● Prompt
Print the listing below exactly.
____
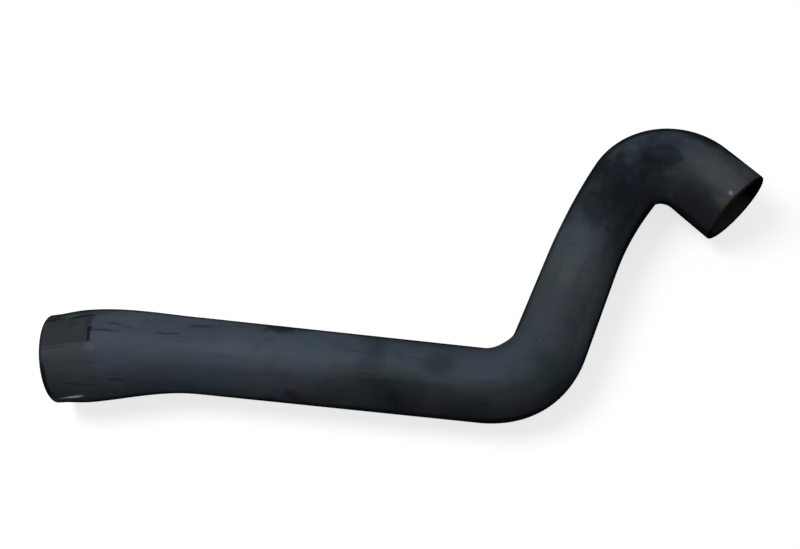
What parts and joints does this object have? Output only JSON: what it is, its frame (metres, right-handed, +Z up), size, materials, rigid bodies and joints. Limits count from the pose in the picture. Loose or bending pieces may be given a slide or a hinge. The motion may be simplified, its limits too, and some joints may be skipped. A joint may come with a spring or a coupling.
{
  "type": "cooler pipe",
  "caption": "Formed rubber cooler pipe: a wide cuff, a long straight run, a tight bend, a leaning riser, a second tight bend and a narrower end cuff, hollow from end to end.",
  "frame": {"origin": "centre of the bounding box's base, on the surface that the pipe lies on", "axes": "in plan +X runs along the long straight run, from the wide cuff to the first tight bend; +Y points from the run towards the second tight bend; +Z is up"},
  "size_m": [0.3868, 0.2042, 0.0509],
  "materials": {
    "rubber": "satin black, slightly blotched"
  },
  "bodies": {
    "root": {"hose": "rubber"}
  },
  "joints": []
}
____
● Response to the exercise
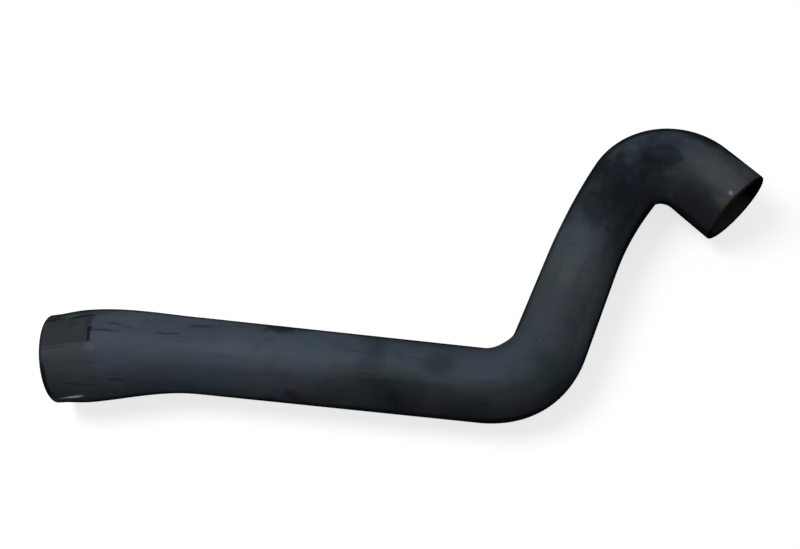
What parts and joints does this object have? Output only JSON: what it is, its frame (metres, right-handed, +Z up), size, materials, rigid bodies and joints. Limits count from the pose in the picture. Loose or bending pieces may be given a slide or a hinge. The motion may be simplified, its limits too, and some joints may be skipped. A joint may come with a spring or a coupling.
{
  "type": "cooler pipe",
  "caption": "Formed rubber cooler pipe: a wide cuff, a long straight run, a tight bend, a leaning riser, a second tight bend and a narrower end cuff, hollow from end to end.",
  "frame": {"origin": "centre of the bounding box's base, on the surface that the pipe lies on", "axes": "in plan +X runs along the long straight run, from the wide cuff to the first tight bend; +Y points from the run towards the second tight bend; +Z is up"},
  "size_m": [0.3868, 0.2042, 0.0509],
  "materials": {
    "rubber": "satin black, slightly blotched"
  },
  "bodies": {
    "root": {"hose": "rubber"}
  },
  "joints": []
}